I think there’s a reason I’ve always loved mornings when no one is awake yet, or sentences that take up half a page, or sitting cross-legged in the dark of my room at one in the morning. There’s something significant to me that comes from being entirely taken away from the world, in the literal sense and also the figurative. I read a book recently that quoted Henry David Thoreau, “Not till we are lost, in other words, not till we are lost from the world, do we begin to find ourselves, and realize where we are in the infinite extent of our relations”, who was able to speak everything I think about in words more elegant, more reflective, more well put together than mine could ever be. And that itself was able to take me away from the world, just a little snippet of words mushed together that were able to make mine feel insignificant, but in just the right kind of motivational way.
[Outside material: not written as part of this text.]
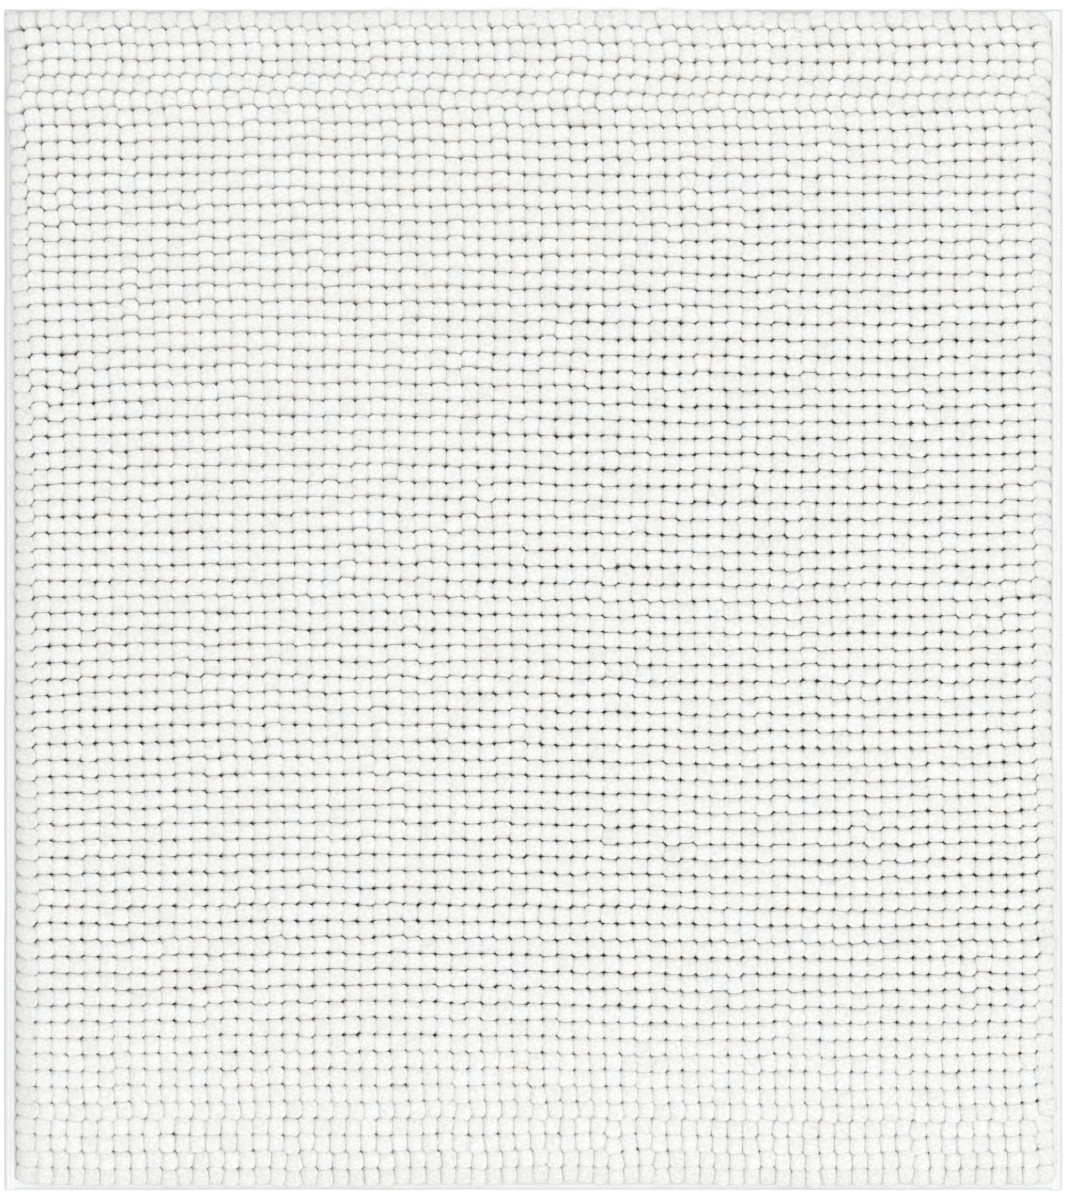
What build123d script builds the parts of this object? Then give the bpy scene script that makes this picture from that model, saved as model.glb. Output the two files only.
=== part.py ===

I write when I’m alone, and that’s always been for a reason. That’s when I see most clearly, that’s when everything blocking my mind suddenly is able to poof into dust that will not return until I am finished. Of course, it’s not just writing, it’s an endless number of things that I do better on my own, no matter how much I sometimes wish and hope and dream of the day I could do everything in the presence of people, and do it well. I can’t yet, though. And that’s ok. It only takes Henry David Thoreau to convince me that, yes, my desire to be taken away and separated from so many of life’s busy tasks is just a part of life, and eventually it will be these little lost moments that help me to discover those words I’ve been hoping to write all along.